++++ Data records ++++

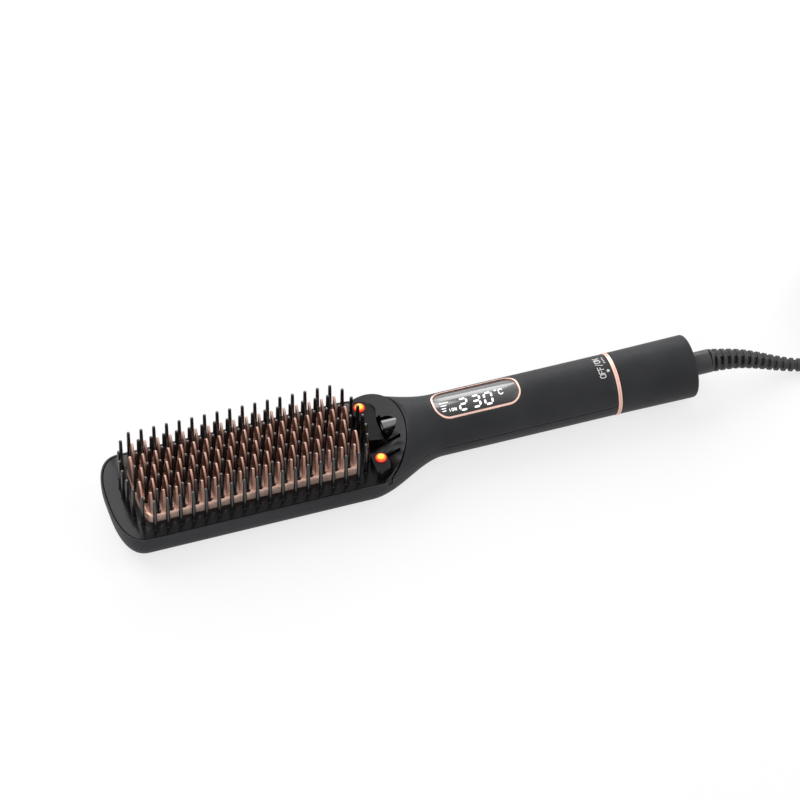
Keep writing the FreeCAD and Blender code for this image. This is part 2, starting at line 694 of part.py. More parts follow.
def make_cord():
    radius = cord_diameter / 2
    path = rounded_path(relief_route, "strain relief")
    levels = [(0.0, collar_radius - 0.1), (1.2, collar_radius - 0.1)]
    for i in range(relief_ribs):
        share = i / (relief_ribs - 1)
        at = 2.6 + share * (path.Length - 6.2)
        size = relief_tip + (relief_root - relief_tip) * (1 - share) ** 1.4
        levels += [(at, relief_core), (at, size), (at + relief_rib, size), (at + relief_rib, relief_core)]
    levels.insert(2, (1.2, relief_core))
    levels.append((path.Length, relief_core))
    relief = ribbed_tube(path, levels).common(box(collar_end, cord_x, -30, 30, -5, 40))
    save("strain_relief", relief)
    lead = tube_along(rounded_path(lead_route, "cord lead"), radius, "cord lead")
    save("cord_lead", lead.common(box(cord_x, cord_x + 60, -40, 40, -5, 40)))
    save("cord_tail", tube_along(rounded_path(tail_route, "cord tail"), radius, "cord tail"))
    across = coil_wide * cord_diameter / 2
    x, y, high = coil_x, coil_y, coil_top
    r0, r1 = coil_turn_diameter / 2 - across, coil_turn_diameter / 2 + across
    soft = radius * 0.8
    corners = [(r0 + soft, 0), (r1 - soft, 0), (r1, soft), (r1, high - soft), (r1 - soft, high), (r0 + soft, high),
               (r0, high - soft), (r0, soft)]
    flat = [Vector(x + r, y, z) for r, z in corners]
    face = Part.Face(Part.makePolygon(flat + flat[:1]))
    save("cord_coil", face.revolve(Vector(x, y, 0), Vector(0, 0, 1), 360))


def ribbed_tube(path, levels):
    """ten-sided tube along a path through (distance, radius) levels"""
    rings = []
    for distance, radius in levels:
        point, heading = place_on(path, distance)
        side = heading.cross(Vector(0, 0, 1)).normalize()
        rise = side.cross(heading).normalize()
        rings.append([point + side * (radius * math.cos(math.pi * i / 5)) + rise * (radius * math.sin(math.pi * i / 5))
                      for i in range(10)])
    faces = [Part.Face(Part.makePolygon(ring + ring[:1])) for ring in (rings[0], rings[-1])]
    for near, far in zip(rings, rings[1:]):
        for i in range(10):
            j = (i + 1) % 10
            for corners in ((near[i], near[j], far[j]), (near[i], far[j], far[i])):
                faces.append(Part.Face(Part.makePolygon(list(corners) + [corners[0]])))
    solid = Part.Solid(Part.Shell(faces))
    if solid.Volume < 0:
        solid.reverse()
    return solid


def make_plug():
    """two-pin plug lying on the coil, its pins towards +X"""
    end = Vector(*tail_route[-1])
    x, y, z = end.x - 1, end.y, coil_top + seam + plug_thick / 2
    nose = x + 14.0 + plug_length
    shoulder = nose - plug_length + 6
    half_w, half_t = plug_width / 2, plug_thick / 2
    body = box(shoulder, nose, y - half_w, y + half_w, z - half_t, z + half_t)
    along = [e for e in body.Edges if abs(e.tangentAt(e.FirstParameter).x) > 0.99]
    body = body.makeChamfer(plug_thick * 0.25, along)
    grip_wide = upright_rectangle(shoulder, y, z, plug_width - 4, plug_thick - 3)
    grip_slim = upright_rectangle(shoulder - 8, y, z, 12.0, 10.0)
    grip_end = upright_rectangle(x, y, z, cord_diameter + 1.6, cord_diameter + 1.6)
    grip = Part.makeLoft([grip_wide, grip_slim, grip_end], True, True)
    save("plug_body", fuse([body, grip]))
    pins = [rod(nose, nose + pin_length, pin_radius, y + side * pin_spacing / 2, z) for side in (-1, 1)]
    save("plug_pins", Part.makeCompound(pins))


def upright_rectangle(x, y, z, width, height):
    corners = [Vector(x, y + sy * width / 2, z + sz * height / 2) for sy, sz in ((-1, -1), (1, -1), (1, 1), (-1, 1))]
    return Part.makePolygon(corners + corners[:1])


def make_screws():
    screws = []
    for x, y in screw_places:
        shank = stud(x, y, screw_depth - 1.0, axis_height + 1.5, screw_radius - 0.12)
        head = stud(x, y, screw_depth - 1.6, screw_depth, screw_head_radius)
        screws.append(fuse([shank, head]))
    save("case_screws", Part.makeCompound(screws))


def build():
    make_shells()
    make_bezel()
    make_heating_plate()
    make_bristles()
    make_heater()
    make_display()
    make_electronics()
    make_dial()
    make_swivel()
    make_cord()
    make_plug()
    make_screws()
    os.makedirs("parts", exist_ok=True)
    for name, shape in nodes.items():
        shape.exportStep("parts/" + name + ".step")
        b = shape.BoundBox
        print(name, shape.isValid(), len(shape.Solids), "X %.1f %.1f" % (b.XMin, b.XMax),
              "Y %.1f %.1f" % (b.YMin, b.YMax), "Z %.1f %.1f" % (b.ZMin, b.ZMax))


build()
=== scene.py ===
import math
import bpy
import bmesh
from mathutils import Matrix, Vector


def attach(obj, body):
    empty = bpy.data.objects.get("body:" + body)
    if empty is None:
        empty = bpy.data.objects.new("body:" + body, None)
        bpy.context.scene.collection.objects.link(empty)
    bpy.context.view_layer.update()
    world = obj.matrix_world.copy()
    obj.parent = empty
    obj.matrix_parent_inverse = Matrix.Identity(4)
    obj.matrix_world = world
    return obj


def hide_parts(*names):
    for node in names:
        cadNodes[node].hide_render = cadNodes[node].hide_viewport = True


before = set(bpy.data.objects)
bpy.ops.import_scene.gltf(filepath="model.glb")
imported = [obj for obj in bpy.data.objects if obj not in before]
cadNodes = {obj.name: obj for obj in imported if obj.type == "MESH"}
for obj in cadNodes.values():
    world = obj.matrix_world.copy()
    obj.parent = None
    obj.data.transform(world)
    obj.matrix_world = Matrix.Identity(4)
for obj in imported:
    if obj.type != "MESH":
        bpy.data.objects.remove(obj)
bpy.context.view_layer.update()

# All sizes below are in millimetres, in the frame of the solids.
brush = {
    "axisHeight": 15.6,
    "headTip": -177.5,
    "headHalf": 28.0,
    "headLength": 145.0,
    "handleRadius": 15.0,
    "wall": 2.0,
    "seam": 0.25,
    "bezelGap": 0.5,
    "parting": 0.45,
    "tipRound": 14.0,
    "tipPower": 2.5,
    "squareness": 4.0,
    "backCut": 0.3,
    "neckStart": -55.0,
    "neckLength": 40.0,
    "shellEnd": 71.85,
}
axisZ = brush["axisHeight"]


lens = {
    "place": (-440.909, -1165.971, 1392.421),
    "turn": 19.2554,
    "rise": 47.6087,
    "roll": 1.2656,
    "focal": 3896.79,
    "sensor": 36.0,
    "pixels": 800,
}


def placed(name, data):
    thing = bpy.data.objects.new(name, data)
    bpy.context.scene.collection.objects.link(thing)
    return thing


def placeCamera():
    turn, rise, roll = (math.radians(lens[k]) for k in ("turn", "rise", "roll"))
    back = Vector((-math.sin(turn) * math.cos(rise), -math.cos(turn) * math.cos(rise), math.sin(rise)))
    right = Vector((math.cos(turn), -math.sin(turn), 0.0))
    up = back.cross(right)
    tiltedRight = right * math.cos(roll) + up * math.sin(roll)
    tiltedUp = up * math.cos(roll) - right * math.sin(roll)
    data = bpy.data.cameras.new("viewCamera")
    data.sensor_width = lens["sensor"]
    data.lens = lens["focal"] / lens["pixels"] * lens["sensor"]
    data.clip_end = 20.0
    camera = placed("viewCamera", data)
    spin = Matrix((tiltedRight, tiltedUp, back)).transposed().to_4x4()
    camera.matrix_world = Matrix.Translation(Vector(lens["place"]) / 1000) @ spin
    bpy.context.scene.camera = camera


placeCamera()
print("camera placed")


class Wire:
    # a socket that adds Math nodes when it is used in an expression
    def __init__(self, finish, socket):
        self.finish = finish
        self.socket = socket

    def math(self, operation, first, second=0.0):
        return self.finish.node("Math", {"operation": operation}, {0: first, 1: second})

    def __add__(self, other):
        return self.math("ADD", self, other)

    def __radd__(self, other):
        return self.math("ADD", other, self)

    def __sub__(self, other):
        return self.math("SUBTRACT", self, other)

    def __rsub__(self, other):
        return self.math("SUBTRACT", other, self)

    def __mul__(self, other):
        return self.math("MULTIPLY", self, other)

    def __rmul__(self, other):
        return self.math("MULTIPLY", other, self)

    def __pow__(self, other):
        return self.math("POWER", self, other)

    def __rpow__(self, other):
        return self.math("POWER", other, self)

    def __abs__(self):
        return self.math("ABSOLUTE", self)


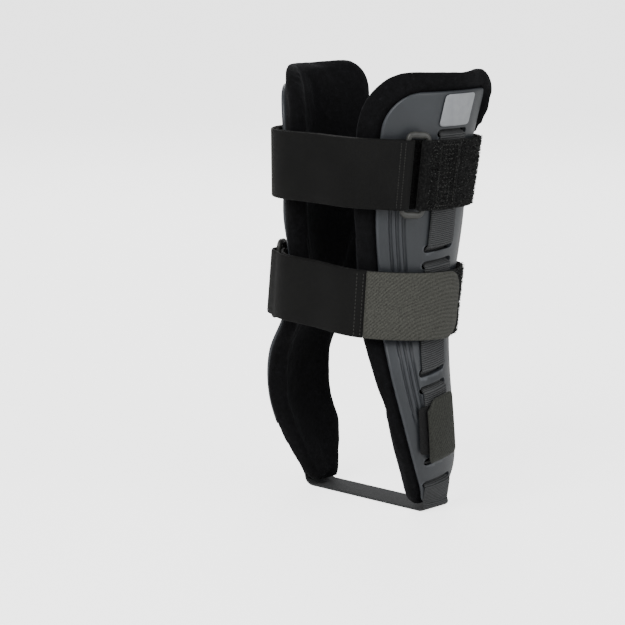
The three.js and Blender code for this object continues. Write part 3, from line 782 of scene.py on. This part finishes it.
def inflate(made):
    """Swells the pad with cloth pressure; it stays put where it lies against the shell."""
    rest = coordinates(made)
    s, z, off = side_place(rest)
    front, rear = shell_edges(np.clip(z, SHELL_BOTTOM, SHELL_TOP))
    inside = np.minimum(np.minimum(s - front, rear - s), np.minimum(SHELL_TOP - z, z - SHELL_BOTTOM))
    held = smoothstep(inside, -0.5, 2.5) * smoothstep(off, -PAD_OUTER - PAD_THICKNESS * 0.6, -PAD_OUTER - 1.2)
    group = made.vertex_groups.new(name="held")
    for index, weight in enumerate(held):
        group.add([index], float(weight), "REPLACE")
    cloth = modify(made, "CLOTH")
    for key, value in PAD_CLOTH.items():
        setattr(cloth.settings, key, value)
    cloth.settings.effector_weights.gravity = 0
    cloth.collision_settings.use_collision = False
    cloth.point_cache.frame_start, cloth.point_cache.frame_end = 1, PAD_FRAMES
    for step in range(1, PAD_FRAMES + 1):
        bpy.context.scene.frame_set(step)
    apply_modifiers(made)
    moved = coordinates(made) - rest
    length = np.linalg.norm(moved, axis=1, keepdims=True)
    moved *= np.minimum(1, PAD_CAP / np.maximum(length, 1e-6)) * (1 - held[:, None])
    set_coordinates(made, rest + moved)
    bpy.context.scene.frame_set(1)


lateral_liner = pad_mesh()
modify(lateral_liner, "REMESH", mode="VOXEL", voxel_size=PAD_VOXEL * MM, use_smooth_shade=True)
apply_modifiers(lateral_liner)
inflate(lateral_liner)
modify(lateral_liner, "SUBSURF", levels=1, render_levels=1)
apply_modifiers(lateral_liner)
shade_smooth(lateral_liner)
on_both_sides(lateral_liner, "medial_liner_pad", "liner_fabric", "{}_liner")

# ---------------------------------------------------------------- webbing

WEAVE_RADIUS = WEBBING_GAP + WEBBING_THICKNESS / 2
OUTSIDE_RUN = WEAVE_RADIUS
INSIDE_RUN = -SHELL_WALL - WEAVE_RADIUS
LEAD, LEAD_INSIDE = 4, 3


def turn_points(centre, radius, start, end, steps=8):
    turns = np.linspace(start, end, steps + 1)
    return [[centre[0] + radius * math.cos(t), centre[1] + radius * math.sin(t)] for t in turns]


def crossing(height, inward):
    """Path down through a slot as [height, off] points, round one lip and then the other."""
    upper = np.array([height + SLOT_HEIGHT / 2, 0 if inward else -SHELL_WALL], float)
    lower = np.array([height - SLOT_HEIGHT / 2, -SHELL_WALL if inward else 0], float)
    reach = lower - upper
    turn = math.atan2(abs(reach[1]), abs(reach[0])) + math.asin(2 * WEAVE_RADIUS / np.linalg.norm(reach))
    out = WEAVE_RADIUS if inward else -WEAVE_RADIUS
    turns = np.linspace(0, turn, 9)
    first = [[upper[0] - WEAVE_RADIUS * math.sin(a), upper[1] + out * math.cos(a)] for a in turns]
    turns = np.linspace(turn, 0, 9)
    return first + [[lower[0] + WEAVE_RADIUS * math.sin(a), lower[1] - out * math.cos(a)] for a in turns]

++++

■ Task description
In the listing above, find the line with "make_swivel()" and the line with "bpy.data.objects.remove(obj)", then print exactly those lines and every line between them.

■ Correct answer
    make_swivel()
    make_cord()
    make_plug()
    make_screws()
    os.makedirs("parts", exist_ok=True)
    for name, shape in nodes.items():
        shape.exportStep("parts/" + name + ".step")
        b = shape.BoundBox
        print(name, shape.isValid(), len(shape.Solids), "X %.1f %.1f" % (b.XMin, b.XMax),
              "Y %.1f %.1f" % (b.YMin, b.YMax), "Z %.1f %.1f" % (b.ZMin, b.ZMax))


build()
=== scene.py ===
import math
import bpy
import bmesh
from mathutils import Matrix, Vector


def attach(obj, body):
    empty = bpy.data.objects.get("body:" + body)
    if empty is None:
        empty = bpy.data.objects.new("body:" + body, None)
        bpy.context.scene.collection.objects.link(empty)
    bpy.context.view_layer.update()
    world = obj.matrix_world.copy()
    obj.parent = empty
    obj.matrix_parent_inverse = Matrix.Identity(4)
    obj.matrix_world = world
    return obj


def hide_parts(*names):
    for node in names:
        cadNodes[node].hide_render = cadNodes[node].hide_viewport = True


before = set(bpy.data.objects)
bpy.ops.import_scene.gltf(filepath="model.glb")
imported = [obj for obj in bpy.data.objects if obj not in before]
cadNodes = {obj.name: obj for obj in imported if obj.type == "MESH"}
for obj in cadNodes.values():
    world = obj.matrix_world.copy()
    obj.parent = None
    obj.data.transform(world)
    obj.matrix_world = Matrix.Identity(4)
for obj in imported:
    if obj.type != "MESH":
        bpy.data.objects.remove(obj)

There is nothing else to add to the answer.